Dear Commissioners (February 2, 2014): Business enterprises are not meant to survive. | Eastern North Carolina Now

The next time you discuss the pleas of local businessmen for taxpayer support of their endangered firms, please remember that businesses are not expected or meant to survive the competition of the market place.

ENCNow
    Gentlemen:

    The next time you discuss the pleas of local businessmen for taxpayer support of their endangered firms, please remember that businesses are not expected or meant to survive the competition of the market place. The job of entrepreneurs is to whole heartedly pursue the "creative destruction" of stale and outdated ways of serving the customer. Inefficient and failing businesses cannot hope to survive by asking for protection against innovation anymore than 200 hitters can stay in the line up by asking for 40 mph fast balls.
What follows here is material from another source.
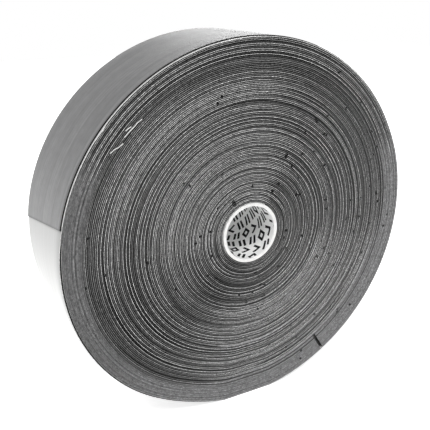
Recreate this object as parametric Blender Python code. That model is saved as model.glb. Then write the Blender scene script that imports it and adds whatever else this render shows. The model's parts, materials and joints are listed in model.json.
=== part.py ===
"""Roll of elastic sports tape on a paper core, standing on its tread.

The roll's axis runs along Y and its front side faces -Y. Angles go round the axis as the front
side shows them: 0 points to +X and 90 degrees up to +Z. The tape is wound with its release liner
inside and its fabric outside. The fabric's free end is a little short of 180 degrees, at TAIL_END,
and the liner runs on past it to LEADER_END. Lengths are in metres.
"""
import math
from math import radians

import bpy

# Tape
TAPE_WIDTH = 0.050
FABRIC = 0.0005            # elastic fabric with its adhesive coat
LINER = 0.00015            # silicone paper
LINER_WIDTH = 0.0497
GAP = 0.0003               # clearance between neighbouring pieces
WRAP = FABRIC + LINER + 2 * GAP

# Roll
ROLL_RADIUS = 0.0875       # axis to the fabric at its free end
OVAL = 0.011               # the soft roll is a little out of round
OVAL_TILT = radians(23)
FLAT_DEPTH = 0.0008        # how far the tread is pressed flat where the roll stands
GROUPS = 8                 # the buried turns, lumped into this many pairs of rings
GROUP_SHIFT = 0.00022      # how far a group stands out sideways

# Core: a printed inner ply, a board ply and an outer ply
BORE_RADIUS = 0.0127
THIN_PLY = 0.00025
BOARD_PLY = 0.0004
CORE_RADIUS = BORE_RADIUS + 2 * THIN_PLY + BOARD_PLY + 2 * GAP

# Start strip: the double-sided strip that fixes the first turn to the core
STRIP = 0.00015
STRIP_WIDTH = 0.040
STRIP_FROM = radians(60)
STRIP_TO = radians(120)

# Free end: the fabric peels from TAIL_ROOT, and the liner's leader ends at LEADER_END
TAIL_ROOT = radians(127)
TAIL_END = radians(172)
LEADER_END = radians(235)
TAIL_PIECES = 3
LEADER_PIECES = 3

FINE = radians(4)          # facet of the outer rings
COARSE = radians(8)        # facet of the inner rings and the core
FINE_FROM = 0.050          # radius from which rings have fine facets

DOWN = radians(-90)
TURN = 2 * math.pi

CHARCOAL = (0.030, 0.030, 0.032)
LINER_WHITE = (0.80, 0.80, 0.78)
BOARD_GREY = (0.55, 0.53, 0.49)
PRINT_WHITE = (0.85, 0.85, 0.84)
STRIP_AMBER = (0.75, 0.70, 0.55)


# ---- the roll's shape ---------------------------------------------------------------------------

def slack(radius):
    """0 at the core, which stays round, to 1 at the outside, which gives."""
    return max(0.0, (radius - CORE_RADIUS) / (ROLL_RADIUS - CORE_RADIUS))


def oval_radius(radius, angle):
    return radius * (1 + OVAL * slack(radius) * math.cos(2 * (angle - OVAL_TILT)))


def flat_of(radius_at):
    """How far below the axis a layer is pressed flat, and the half angle that its flat covers."""
    radius = radius_at(DOWN)
    round_reach = oval_radius(radius, DOWN)
    drop = round_reach - FLAT_DEPTH * slack(radius) ** 2
    return drop, math.acos(drop / round_reach)


def wound_point(radius_at, angle):
    """Point (x, z) from the axis, on a layer whose round radius is radius_at(angle)."""
    reach = oval_radius(radius_at(angle), angle)
    if math.sin(angle) < 0:
        reach = min(reach, flat_of(radius_at)[0] / -math.sin(angle))
    return reach * math.cos(angle), reach * math.sin(angle)


def round_layer(radius):
    return lambda angle: radius


def spiral_layer(depth):
    """A layer at this depth under the outer wrap, which closes in by one wrap in each turn."""
    def radius_at(angle):
        return ROLL_RADIUS - depth - WRAP * (TAIL_END - angle) / TURN
    return radius_at


def angles(start, end, facet):
    steps = max(1, round(abs(end - start) / facet))
    return [start + (end - start) * i / steps for i in range(steps + 1)]


def layer_points(radius_at, start, end, facet):
    """Points along a layer, with one at each end of its flat."""
    along = angles(start, end, facet)
    half = flat_of(radius_at)[1]
    edges = [DOWN - half, DOWN + half] if half > 0 else []
    along += [edge for edge in edges if min(start, end) < edge < max(start, end)]
    return [wound_point(radius_at, angle) for angle in sorted(along, reverse=end < start)]


# ---- building blocks ----------------------------------------------------------------------------

def clear_scene():
    for obj in list(bpy.data.objects):
        bpy.data.objects.remove(obj, do_unlink=True)


def make_material(name, colour, roughness):
    material = bpy.data.materials.new(name)
    material.use_nodes = True
    shader = material.node_tree.nodes["Principled BSDF"]
    shader.inputs["Base Color"].default_value = (*colour, 1)
    shader.inputs["Roughness"].default_value = roughness
    shader.inputs["Metallic"].default_value = 0
    return material


def outline_piece(name, outlines, width, colour, roughness, pivot=(0, 0), shift=0.0, parent=None):
    """Closed outlines, as (x, z) from the roll's axis, filled and given a width along Y."""
    curve = bpy.data.curves.new(name, "CURVE")
    curve.dimensions = "2D"
    curve.fill_mode = "BOTH"
    curve.extrude = width / 2
    for outline in outlines:
        spline = curve.splines.new("POLY")
        spline.points.add(len(outline) - 1)
        for point, (x, z) in zip(spline.points, outline):
            point.co = (x - pivot[0], z - pivot[1], 0, 1)
        spline.use_cyclic_u = True
    curve.materials.append(make_material(name, colour, roughness))
    piece = bpy.data.objects.new(name, curve)
    roll.objects.link(piece)
    piece.rotation_euler = (math.pi / 2, 0, 0)
    if parent:
        piece.parent = parent
        piece.location = (0, shift, 0)
    else:
        piece.location = (AXIS_X + pivot[0], shift, AXIS_Z + pivot[1])
    return piece


def hinge_empty(name, pivot, parent, parent_pivot):
    """An empty on a joint's axis, at (x, z) from the roll's axis."""
    empty = bpy.data.objects.new(name, None)
    roll.objects.link(empty)
    if parent:
        empty.parent = parent
        empty.location = (pivot[0] - parent_pivot[0], 0, pivot[1] - parent_pivot[1])
    else:
        empty.location = (AXIS_X + pivot[0], 0, AXIS_Z + pivot[1])
    return empty


def full_turn(radius, facet):
    return layer_points(round_layer(radius), TAIL_END, TAIL_END - TURN, facet)[:-1]


def ring(name, inner, outer, width, colour, roughness, shift=0.0):
    facet = FINE if inner > FINE_FROM else COARSE
    outlines = [full_turn(radius, facet) for radius in (outer, inner)]
    return outline_piece(name, outlines, width, colour, roughness, shift=shift)


def strip_outline(depth, thickness, start, end):
    """The outline of a length of web: its outer side one way, its inner side back."""
    facet = FINE
    outer = layer_points(spiral_layer(depth), start, end, facet)
    inner = layer_points(spiral_layer(depth + thickness), end, start, facet)
    return outer + inner


# ---- the object ---------------------------------------------------------------------------------

def make_core():
    board = BORE_RADIUS + THIN_PLY + GAP
    outer = board + BOARD_PLY + GAP
    ring("core_printed_ply", BORE_RADIUS, BORE_RADIUS + THIN_PLY, TAPE_WIDTH, PRINT_WHITE, 0.55)
    ring("core_board_ply", board, board + BOARD_PLY, TAPE_WIDTH, BOARD_GREY, 0.8)
    ring("core_outer_ply", outer, outer + THIN_PLY, TAPE_WIDTH, PRINT_WHITE, 0.7)


def make_start_strip():
    inner = CORE_RADIUS + GAP
    outline = (layer_points(round_layer(inner + STRIP), STRIP_FROM, STRIP_TO, COARSE)
               + layer_points(round_layer(inner), STRIP_TO, STRIP_FROM, COARSE))
    outline_piece("start_strip", [outline], STRIP_WIDTH, STRIP_AMBER, 0.4)


def make_wound_turns():
    """Rings for the buried turns: in each group all the liner, then all the fabric, as one ring."""
    first = CORE_RADIUS + 2 * GAP + STRIP
    last = ROLL_RADIUS - WRAP
    pitch = (last - first + GAP) / GROUPS
    liner_share = LINER / (LINER + FABRIC)
    liner = (pitch - 2 * GAP) * liner_share
    for group in range(GROUPS):
        shift = GROUP_SHIFT * math.sin(2.1 * group)
        inner = first + group * pitch
        liner_outer = inner + liner
        fabric_inner = liner_outer + GAP
        fabric_outer = inner + pitch - GAP
        number = f"{group + 1:02d}"
        ring("liner_turns_" + number, inner, liner_outer, LINER_WIDTH, LINER_WHITE, 0.5, shift)
        if group < GROUPS - 1:
            ring("fabric_turns_" + number, fabric_inner, fabric_outer, TAPE_WIDTH, CHARCOAL, 0.9,
                 shift)
        else:
            outer = layer_points(spiral_layer(WRAP), TAIL_END, TAIL_END - TURN, FINE)
            inside = full_turn(fabric_inner, FINE)
            outline_piece("fabric_turns_" + number, [outer, inside], TAPE_WIDTH, CHARCOAL, 0.9)


def make_last_turn():
    """The outermost turn, from the flap's root round to the step where it goes under the flap."""
    half_gap = GAP / 2 / ROLL_RADIUS
    end = TAIL_END - TURN + 2 * half_gap
    fabric = strip_outline(0, FABRIC, TAIL_ROOT - half_gap, end)
    liner = strip_outline(FABRIC + GAP, LINER, TAIL_ROOT - half_gap, end)
    outline_piece("last_turn_fabric", [fabric], TAPE_WIDTH, CHARCOAL, 0.9)
    outline_piece("last_turn_liner", [liner], LINER_WIDTH, LINER_WHITE, 0.5)


def make_chain(names, depth, thickness, width, edges, colour, roughness):
    """A length of web cut at the given angles, each piece hinged to the one before."""
    half_gap = GAP / 2 / ROLL_RADIUS
    parent = None
    parent_pivot = (0, 0)
    for index, name in enumerate(names):
        start = edges[index]
        end = edges[index + 1]
        pivot = wound_point(spiral_layer(depth), start)
        hinge = hinge_empty(name + "_hinge", pivot, parent, parent_pivot)
        outline = strip_outline(depth, thickness, start + half_gap, end - half_gap)
        outline_piece(name, [outline], width, colour, roughness, pivot=pivot, parent=hinge)
        parent = hinge
        parent_pivot = pivot


def make_free_end():
    tail_edges = angles(TAIL_ROOT, TAIL_END, (TAIL_END - TAIL_ROOT) / TAIL_PIECES)
    leader_edges = angles(TAIL_END, LEADER_END, (LEADER_END - TAIL_END) / LEADER_PIECES)
    tail_names = [f"tail_fabric_{i + 1}" for i in range(TAIL_PIECES)]
    liner_names = [f"tail_liner_{i + 1}" for i in range(TAIL_PIECES)]
    leader_names = [f"liner_leader_{i + 1}" for i in range(LEADER_PIECES)]
    make_chain(tail_names, 0, FABRIC, TAPE_WIDTH, tail_edges, CHARCOAL, 0.9)
    make_chain(liner_names + leader_names, FABRIC + GAP, LINER, LINER_WIDTH,
               tail_edges + leader_edges[1:], LINER_WHITE, 0.5)


def outside_x():
    """The roll's lowest and highest x from its axis, over the leader, the tail and the last turn."""
    leader = layer_points(spiral_layer(FABRIC + GAP), LEADER_END, TAIL_END, FINE)
    wrap = layer_points(spiral_layer(0), TAIL_END, TAIL_END - TURN, FINE)
    xs = [x for x, z in leader + wrap]
    return min(xs), max(xs)


clear_scene()
roll = bpy.data.collections.new("sports_tape_roll")
bpy.context.scene.collection.children.link(roll)

# The origin is under the middle of the roll, on the surface it stands on.
AXIS_X = -sum(outside_x()) / 2
AXIS_Z = flat_of(spiral_layer(0))[0]

make_core()
make_start_strip()
make_wound_turns()
make_last_turn()
make_free_end()
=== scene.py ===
import json
import math
from math import cos, pi, radians, sin, tan

import bpy
import numpy as np
from mathutils import Matrix, Vector


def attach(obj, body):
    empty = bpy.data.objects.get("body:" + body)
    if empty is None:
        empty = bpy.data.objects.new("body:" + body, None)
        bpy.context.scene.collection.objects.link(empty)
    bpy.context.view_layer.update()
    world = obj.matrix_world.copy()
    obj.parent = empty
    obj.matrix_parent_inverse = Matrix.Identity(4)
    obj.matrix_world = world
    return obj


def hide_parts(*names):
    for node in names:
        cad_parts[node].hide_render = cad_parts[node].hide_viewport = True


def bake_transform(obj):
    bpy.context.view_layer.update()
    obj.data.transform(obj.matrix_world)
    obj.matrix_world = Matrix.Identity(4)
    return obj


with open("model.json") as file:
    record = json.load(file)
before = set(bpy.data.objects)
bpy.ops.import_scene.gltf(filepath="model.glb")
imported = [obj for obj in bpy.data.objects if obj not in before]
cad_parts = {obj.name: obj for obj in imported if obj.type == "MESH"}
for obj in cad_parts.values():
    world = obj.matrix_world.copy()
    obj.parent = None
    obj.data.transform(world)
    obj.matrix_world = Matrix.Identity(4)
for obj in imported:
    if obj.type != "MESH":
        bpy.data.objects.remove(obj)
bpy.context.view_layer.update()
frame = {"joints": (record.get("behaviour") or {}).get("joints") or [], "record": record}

# A bulk roll of elastic sports tape. The web is one spiral of fabric with its release liner inside,
# about a hundred turns on a paper core, and its free end peels off the roll. Angles go round the
# roll's axis as the front side (-Y) shows them: 0 points to +X and 90 degrees up to +Z. A web
# angle is unwound: it is TAIL_END at the fabric's free end and falls by TURN with each turn inward.
# Lengths are in metres.

TURN = 2 * pi
DOWN = -pi / 2
MM = 0.001

# ---- sizes -------------------------------------------

# The axis is the middle of the core's bore.
bore_low, bore_high = frame["record"]["physics"]["openings"][0]["box_m"]
AXIS_X = (bore_low[0] + bore_high[0]) / 2
AXIS_Z = (bore_low[2] + bore_high[2]) / 2

# Web
TAPE_WIDTH = 50 * MM
FABRIC = 0.50 * MM
LINER = 0.12 * MM
LINER_WIDTH = 49.9 * MM
CONTACT = 0.01 * MM            # between the fabric and its own liner

# Roll, with the CAD's out-of-round shape
ROLL_RADIUS = 87.5 * MM        # axis to the fabric at its free end
OVAL = 0.011
OVAL_TILT = radians(23)
SAG = 0.95 * MM                # the soft side dents in beside the contact with the floor
SAG_AT = radians(247)
SAG_REACH = radians(15)

# Core
BORE_RADIUS = 12.7 * MM
PRINT_PLY = 0.30 * MM
BOARD_PLY = 0.93 * MM
SKIN_PLY = 0.25 * MM
PLY_CONTACT = 0.01 * MM
CORE_RADIUS = BORE_RADIUS + PRINT_PLY + BOARD_PLY + SKIN_PLY + 2 * PLY_CONTACT

# Start strip, under the inner end of the web
START_STRIP = 0.15 * MM
START_STRIP_WIDTH = 40 * MM
START_AT = radians(60)
START_STRIP_TO = radians(120)

# Free end: cut angles from the frame's hinges, and the ends of fabric and liner
TAIL_END = radians(172)
TAIL_SLANT = radians(3.1)      # the fabric's end is cut this much earlier in front, later at the back
LEADER_END = radians(235)
GROUPS = 8
TAIL_STEP = radians(0.5)       # facet of the free end

# The buried turns fill the space between the core and the last turn.
START_RADIUS = CORE_RADIUS + START_STRIP + FABRIC + LINER + 0.08 * MM
TURNS = 101 + (TAIL_END - START_AT) / TURN
PITCH = (ROLL_RADIUS - START_RADIUS) / TURNS

# Facets
TREAD_STEP = radians(0.75)
OUTER_STEP = radians(3)
INNER_STEP = radians(6)
OUTER_FROM = 48 * MM           # radius from which the buried turns have the finer facet
ROUND = 128                    # facets round the core

# Cross-section of a cut edge, as (inset, depth): the fabric's is crowned and the liner's is square.
FABRIC_EDGE = [(0.300, 0.00), (0.085, 0.07), (0.000, 0.25), (0.085, 0.43), (0.300, 0.50)]
LINER_EDGE = [(0.0, 0.0), (0.0, 0.12)]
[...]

    Companies are created by entrepreneurs intent on satisfying the unserved or underserved wants of consumers. If the firm is successful then it will thrive, but eventually consumer desires shift (e.g., from buggy whips to spark plugs) or a new firm is able to better serve the market for existing goods and services (e.g., cell-phones replacing rotary dial telephones or merchandizing changing from mail order catalogue to shopping mall and now to online).

    The graph and text below demonstrate just how vulnerable even the giants of the corporate world are to consumer taste, technological innovation and competing enterprises. What makes you think that dipping into local taxpayers pockets to supplement the income statements and balance sheets of the favored and pet corporate friends of the county board, the EDC or the C100 will protect these firms from the verdict of the market place?
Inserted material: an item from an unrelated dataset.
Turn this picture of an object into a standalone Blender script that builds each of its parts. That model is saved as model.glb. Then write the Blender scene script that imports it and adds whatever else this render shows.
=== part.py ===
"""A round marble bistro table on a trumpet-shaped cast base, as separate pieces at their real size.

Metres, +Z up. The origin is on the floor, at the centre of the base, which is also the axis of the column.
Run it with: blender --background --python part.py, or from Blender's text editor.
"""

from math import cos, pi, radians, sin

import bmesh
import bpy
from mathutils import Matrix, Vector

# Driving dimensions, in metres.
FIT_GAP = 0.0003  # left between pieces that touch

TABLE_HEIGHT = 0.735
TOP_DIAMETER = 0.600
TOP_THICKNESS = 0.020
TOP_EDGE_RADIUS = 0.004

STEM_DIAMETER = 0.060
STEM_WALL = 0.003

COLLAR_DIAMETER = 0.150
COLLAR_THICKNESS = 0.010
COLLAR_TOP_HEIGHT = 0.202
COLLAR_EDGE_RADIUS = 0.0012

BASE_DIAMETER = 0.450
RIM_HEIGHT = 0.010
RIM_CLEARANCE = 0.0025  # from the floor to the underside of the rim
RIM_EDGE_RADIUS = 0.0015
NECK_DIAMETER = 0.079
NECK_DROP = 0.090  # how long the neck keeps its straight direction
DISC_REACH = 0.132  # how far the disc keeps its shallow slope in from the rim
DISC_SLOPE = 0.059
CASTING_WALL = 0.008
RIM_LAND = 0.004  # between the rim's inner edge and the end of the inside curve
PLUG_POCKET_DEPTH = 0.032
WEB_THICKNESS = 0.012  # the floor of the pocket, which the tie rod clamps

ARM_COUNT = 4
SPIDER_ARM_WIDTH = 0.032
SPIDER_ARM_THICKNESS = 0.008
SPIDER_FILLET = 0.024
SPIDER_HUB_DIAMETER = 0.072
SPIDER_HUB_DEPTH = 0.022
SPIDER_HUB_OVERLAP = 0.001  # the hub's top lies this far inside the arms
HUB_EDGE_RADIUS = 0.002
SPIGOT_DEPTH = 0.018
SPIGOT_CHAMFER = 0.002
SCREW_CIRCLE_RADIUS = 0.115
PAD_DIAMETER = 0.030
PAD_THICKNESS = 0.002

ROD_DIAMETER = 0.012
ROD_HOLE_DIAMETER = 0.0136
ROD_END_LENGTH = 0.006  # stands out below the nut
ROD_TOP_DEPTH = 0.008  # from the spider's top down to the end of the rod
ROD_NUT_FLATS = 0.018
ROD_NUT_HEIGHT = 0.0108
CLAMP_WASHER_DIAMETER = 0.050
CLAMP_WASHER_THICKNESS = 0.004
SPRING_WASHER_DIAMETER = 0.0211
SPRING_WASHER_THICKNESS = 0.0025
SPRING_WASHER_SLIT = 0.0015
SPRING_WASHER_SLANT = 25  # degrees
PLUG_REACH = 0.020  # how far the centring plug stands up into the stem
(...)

    Give us all a break, provide the business community with a level playing field. Create a low tax and low regulatory environment where businesses can focus on serving customers and not on fleecing taxpayers. Give entrepreneurs an unobstructed path to provide service and products to customers and you will establish a vigorous and growing local economy. Your past efforts at subsidizing failures and fantasizing about granduer is a proven, nagging failure and a $10,000,000 millstone. It was a "fool's errand" advocated by the most foolish among you. It should be seen and remembered for the farce that it was.

    Regards,

    Warren Smith

    Please forward to Chairman Langley.

    A 2012 article by Richard Foster ("Creative Destruction Whips through Corporate America") provides a great example of "creative destruction" in the US economy and stock market  -  the accelerating turnover in the S&P500 Index based on almost 100 years of data. Here are some key findings:

    1. US corporations in the S&P500 in 1958 remained in the index for an average of 61 years. By 1980, the average tenure of an S&P500 firm was 25 years, and by 2011 that average shortened to 18 years based on seven year rolling averages. In other words, the churn rate of companies in the S&P500 has been accelerating over time (see top chart above, and examples of the S&P500 churn in the bottom chart).

    2. On average, an S&P 500 company is now being replaced about once every two weeks.

    3. At the current churn rate, 75% of the S&P 500 firms in 2011 will be replaced by new firms entering the S&P500 in 2027.

    4. In 2011, a total of 23 companies were removed from the S&P500, either due to declines in market value (for instance, Radio Shack's stock no longer qualified as of June) or through an acquisition (for instance, National Semiconductor was bought by Texas Instruments in September).


    And here's Foster's conclusion:

    As we head into a time of stronger growth coupled with increase technological change, the message for senior executives is clear: if you aim to maintain control of your corporation and deliver value to shareholders and customers, you must embrace creative destruction rather than wait to become a victim of this unstoppable force.